Pour Eric Bergé, l’objectif est de travailler avec la société civile. « Les politiques bougeront, quand les gens les pousseront. » Par société civile, il entend les corps intermédiaires. Et il ajoute : « Il faut être d’abord prophète en son pays. » Il existe un fort courant porteur. Lors de la sortie du livre sur le PTEF, une conférence organisée dans et avec Sciences Po a réuni 6000 personnes en ligne. 5000 livres ont été vendus en un temps record. Le Shift Project a été sollicité par le Commissariat au Plan.

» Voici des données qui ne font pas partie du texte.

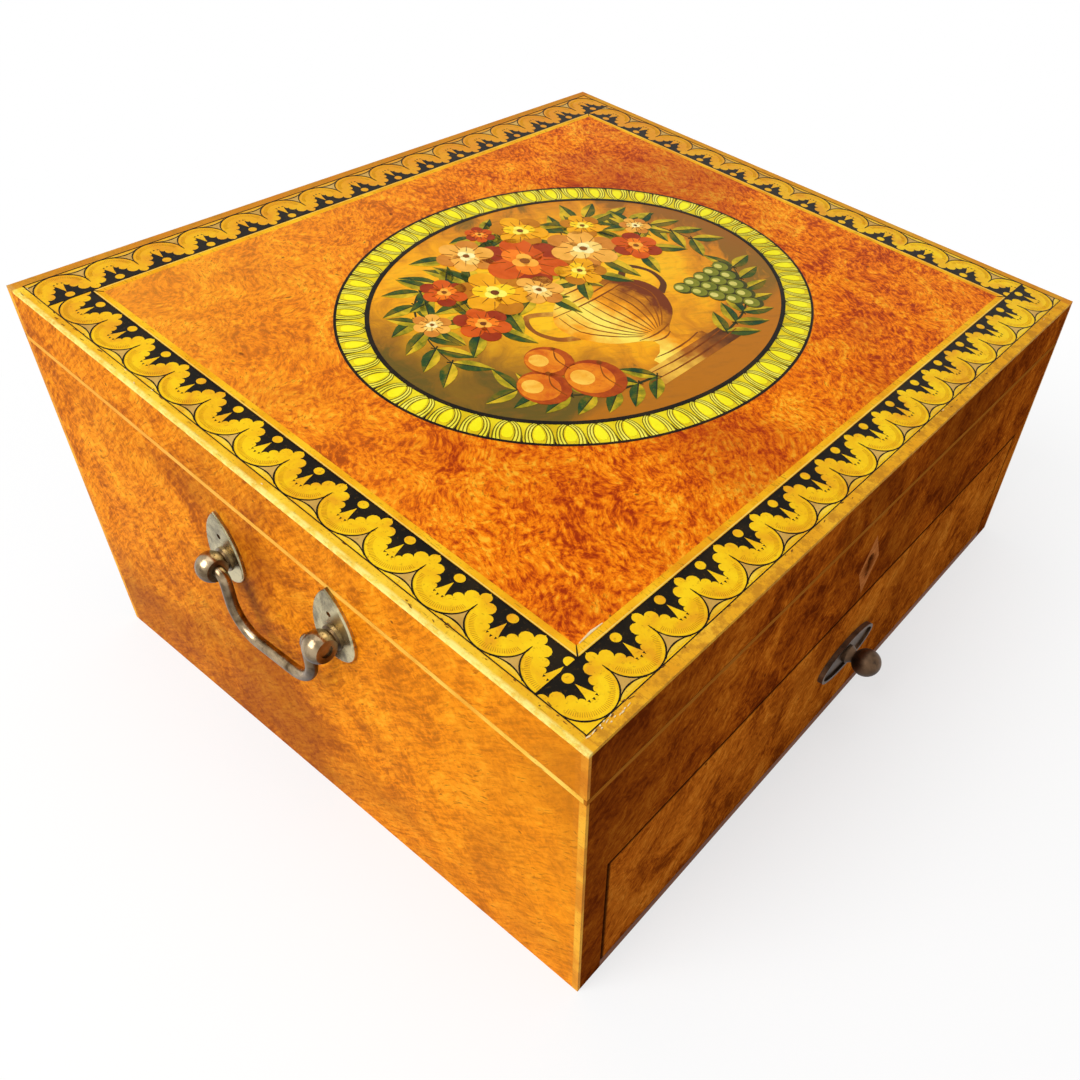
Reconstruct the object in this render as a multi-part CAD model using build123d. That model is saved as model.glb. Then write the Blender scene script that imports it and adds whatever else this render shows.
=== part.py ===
from build123d import *
import math
import os

# A writing box with a sloping lid, a drawer in the front and a bail handle on each side.
# The origin is the centre of the underside. +X runs along the front to the right, the front
# faces -Y, and +Z is up. All sizes are in millimetres.

# Outer form
width = 320.0
depth = 266.0
front_height = 119.0
back_height = 160.0
lid_height = 18.0
seam = 0.3

# Boards and veneers
veneer = 1.2
wall_board = 10.0
lid_board_thickness = 8.0
bottom_thickness = 4.0
bottom_rebate = 5.0
ceiling_thickness = 6.0
housing_depth = 4.0
drawer_opening_top = 60.0
paper_thickness = 0.4

# Boxwood lines and the bands of the lid
edging_width = 4.0
corner_line_width = 4.0
rim_line_height = 1.8
border_width = 16.5
stringing_width = 3.0
medallion_length = 207.0
medallion_depth = 163.0
medallion_ring_width = 12.0

# Compartments under the lid
paper_space = 204.0
well_partition_thickness = 4.0
well_partition_height = 45.0
well_division_thickness = 3.0
well_division_height = 40.0
end_well_width = 44.0

# Drawer
drawer_side_gap = 0.8
drawer_top_gap = 0.6
drawer_bottom_gap = 0.3
drawer_back_gap = 0.3
drawer_front_thickness = 9.0
drawer_side_thickness = 6.0
drawer_side_height = 48.0
drawer_bottom_thickness = 3.0
drawer_bottom_lift = 4.0
drawer_groove = 3.0
drawer_divider_thickness = 4.0
drawer_divider_height = 34.0
pen_space = 62.0
pen_tray_length = 190.0
dovetail_count = 3
dovetail_flare = 1.6
dovetail_lap = 2.5
half_pin = 3.5
pin_width = 4.0

# Drawer pull
pull_height = 33.0
pull_plate_length = 40.0
pull_plate_width = 14.0
pull_plate_thickness = 2.0
pull_dish_depth = 1.0
pull_rim = 1.4
pull_knob_diameter = 11.0
pull_stem_diameter = 5.0
pull_collar_diameter = 7.5
pull_collar_height = 1.5
pull_reach = 15.0
pull_shank_diameter = 4.0
nut_size = 8.0
nut_corner_diameter = 10.2
nut_thickness = 2.5

# Side handles
handle_centre_y = -6.5
handle_height = 96.0
handle_span = 57.0
plate_width = 19.0
plate_length = 29.0
plate_thickness = 1.5
plate_shoulder_width = 14.2
plate_shoulder_height = 10.7
plate_edge_radius = 0.6
plate_nail_hole = 2.0
plate_nail_height = 9.5
ball_diameter = 11.0
ball_reach = 6.8
ball_flat = 3.7
ball_collar_diameter = 9.0
ball_collar_height = 0.6
ball_neck_diameter = 7.0
post_shank_diameter = 4.0
bail_wire_diameter = 4.2
bail_drop = 23.0
bail_leg_inset = 7.0
bail_corner_radius = 12.0
bail_ear_radius = 3.0
bail_pin_length = 3.0

# Hinges
hinge_length = 40.0
hinge_inset = 52.0
leaf_width = 9.0
leaf_thickness = 1.2
barrel_diameter = 4.2
barrel_gap = 0.3
hinge_pin_diameter = 2.0
knuckle_count = 5
knuckle_gap = 0.15
screws_per_leaf = 3

# Screws
screw_head_diameter = 4.4
screw_diameter = 2.2
screw_length = 6.0
screw_slot_width = 0.6
screw_slot_depth = 0.5

# Lock, striker and escutcheon
lock_plate_width = 52.0
lock_plate_thickness = 1.2
lock_body_width = 36.0
lock_body_depth = 6.0
lock_wall = 1.0
lock_foot = 1.4
lock_screw_inset = 6.6
bolt_thickness = 3.0
bolt_prong = 3.0
bolt_ease = 0.3
bolt_upright = 2.5
bolt_talon = 6.0
bolt_gap = 0.6
key_reach = 6.0
striker_width = 44.0
striker_depth = 7.0
striker_thickness = 1.2
loop_spacing = 18.0
loop_thickness = 1.8
loop_width = 3.2
loop_drop = 7.0
loop_eye = 2.2
loop_eye_lift = 1.4
loop_clearance = 0.6
keyhole_drop = 23.1
keyhole_diameter = 4.4
keyhole_slot_width = 2.4
keyhole_slot_length = 8.5
keyhole_ease = 0.8
escutcheon_drop = 3.0
escutcheon_width = 15.0
escutcheon_length = 27.0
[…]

L’idée maîtresse qui est revenue sans cesse pendant la rencontre est : comment recréer des emplois. La transition peut entraîner des suppressions comme dans l’élevage ou dans le domaine aérien. Que fait-on des professionnels ?

Il reste, aux yeux d’Éric Bergé, fort à faire. À convaincre d’abord. À creuser, ensuite, des sujets comme la relocalisation. Si tous les candidats aux élections en parlent, c’est une tout autre affaire que de l’organiser réellement. En revanche, au reproche fait parfois au PTEF de ne pas assez traiter la question des financements, il répond qu’elle viendra à son heure, au regard des emplois qui peuvent être créés.

Dans le débat entre décroissance et croissance verte, on comprend que le Shift Project se situe du côté du second terme. L’emploi a besoin de croissance. Parmi les cent idées qui ont été évoquées durant la soirée, on préférera retenir cette idée-là.